We didn’t stay up until sunrise, but we did utilize the after hours. By noon the next day Julie and I met Kaleigh for lunch at my beloved panineria, La Proscuitteria. I doused the salty focaccia in gorgonzola truffle cream, layering the base with Tuscan ham, making everything right in the world. A distant thought reminded me this would be one of my last meals in Italy for a while, so Julie and I continued touring and eating throughout the city. We stopped at a few Florentine favorites: Piazza Santa Croce, Il Duomo, the San Lorenzo Markets, and entered the grandiose Centrale Mercado. Above the plentiful grocers hoovers a cornucopia of culinary delight. From a quick pick-me-up to countertop seating, you can satisfy whatever craving generates during your visit. For Julie, this meant buffalo mozzarella. While letting the milk drip from her lips she whispered “this is everything I want from a ball right now”. With a bite for myself, I sympathized. She then suggested a glass of wine, so we sat at Il Ristorante Tosca, on high risers just meters from the steaming kitchen. I ordered Prosecco with bruschetta for a chance to slip in fresh produce to the week’s carb and cheese filled diet.


 

wine


Satisfied and slightly buzzed, we strolled down Via Faenza, stopping at Dragon Tattoo. For decades my family imprinted negative connotations towards tattoos into my head. It was here in Florence when I met a girl in my program with an infinity tattoo between her fingers. Within a year, the symbol had faded drastically, giving the impression that scribing ink in such a spot possibly was finite, after all. With a few ideas circling my mind, I asked the petite Italian girl for a quote.

“80 Euro” she explained.
Ouch.
“Let me think about it” I said bashfully.

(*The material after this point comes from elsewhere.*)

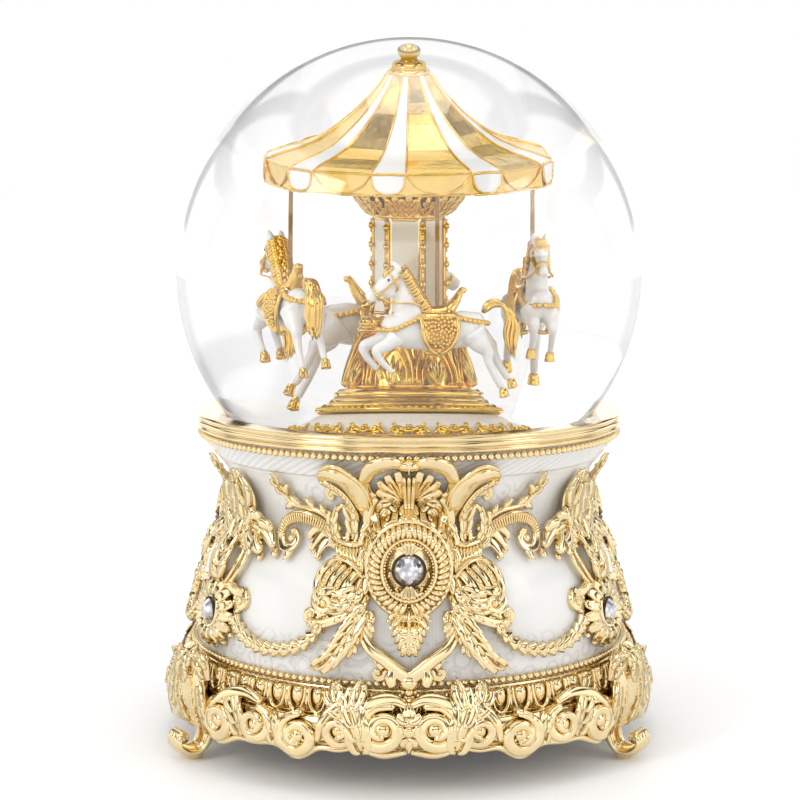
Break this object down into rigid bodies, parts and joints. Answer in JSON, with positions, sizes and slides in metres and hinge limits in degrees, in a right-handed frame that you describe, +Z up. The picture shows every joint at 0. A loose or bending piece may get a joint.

Julie and I took but fifty steps away from the parlor before I yelled, “screw it” and returned for an appointment.
“Can you come in tomorrow?” Asked the young receptionist. I explained it was my last day in Florence, assuming the ink was not meant to be.
“Un momento”. She escaped behind the glass doors for a moment and replied, “half past four?”

One hour. I had one hour before my delicate hands would be stripped of their purity. The porcelain coating over my right ring finger was minutes away from exposing my inner badass through a scared emblem.

Ninety minutes later, my tattoo virginity was lost. It’s no sleeve, but the two arrows directing me forward will forever remind me to surpass the obstacles and continue thriving. The thin lines subtly describe my achievements and goals without a major lifetime commitment. I carry them with me like a memory, bound to fade but never to forget.


 

tattoo


 

I couldn’t have asked for a better Eurotrip.
Let me rephrase that:
I couldn’t have executed a better Eurotrip.

We all dream of locations and long to reunite with loved ones. The only way to fulfill that internal lust is to take action.

A special thanks to Kaleigh, Julie, and any friend who has made the effort to spend time with me when it was not convenient.

After all,
Those who travel together stay together.